At this stage, Odoo Cloud ERP can centralize product data, synchronize inventory across channels, automate purchase suggestions, support warehouse transfers, and standardize accounting. The real value appears when leadership can see channel-level profitability, stock aging, supplier performance, and fulfillment cost by order type in one environment.
If the brand delays this transition, it often hires more coordinators to manage exceptions manually. That increases overhead without improving process maturity. ERP scalability is therefore not just a technology decision. It is an operating leverage decision.
Executive recommendations for selecting and scaling Odoo Cloud ERP
- Prioritize process blueprinting before module rollout, especially across inventory, fulfillment, returns, and finance.

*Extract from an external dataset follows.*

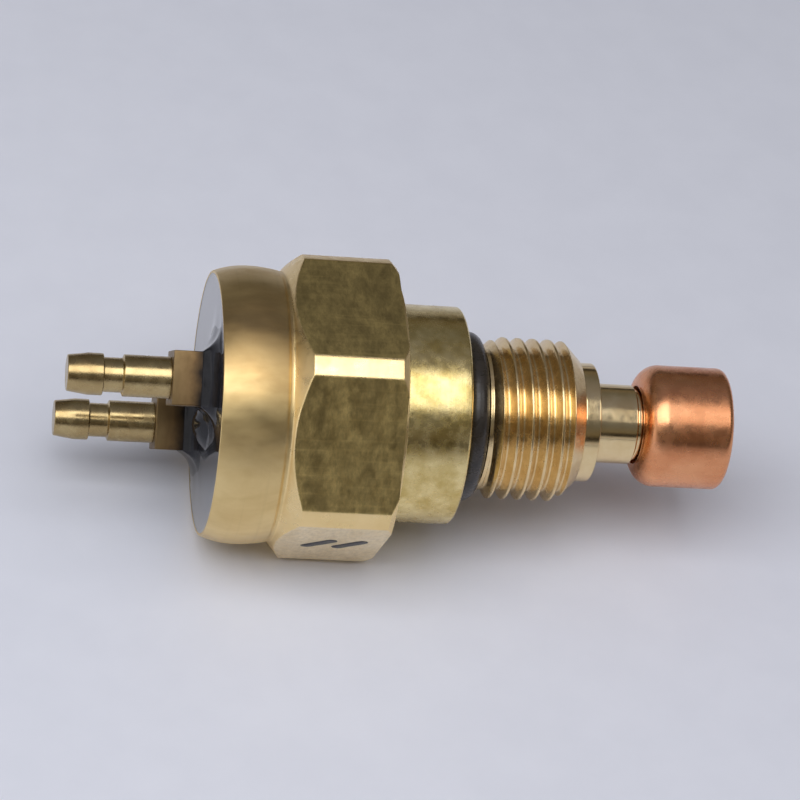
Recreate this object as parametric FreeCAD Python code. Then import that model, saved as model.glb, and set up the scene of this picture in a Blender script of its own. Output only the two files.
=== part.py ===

- Adopt a phased deployment model with clear value milestones rather than a broad all-at-once implementation.
- Limit custom development to differentiating workflows and preserve standard Odoo capabilities where possible.
- Define KPI ownership for fill rate, order cycle time, inventory accuracy, return rate, gross margin, and close duration.
- Invest in data stewardship and integration observability as core scalability capabilities, not optional enhancements.
For enterprise buyers and growth-stage brands alike, the best Odoo strategy is one that balances speed with control. The platform can scale effectively, but only when implementation decisions reflect future operating complexity. That includes warehouse expansion, omnichannel selling, automation maturity, and financial governance.
Retail Odoo Cloud ERP should ultimately be evaluated on its ability to improve throughput, reduce exception handling, increase inventory confidence, and support better executive decisions. When configured as a cloud operating backbone rather than a patchwork replacement, it gives fast-growing eCommerce brands a more durable path to scale.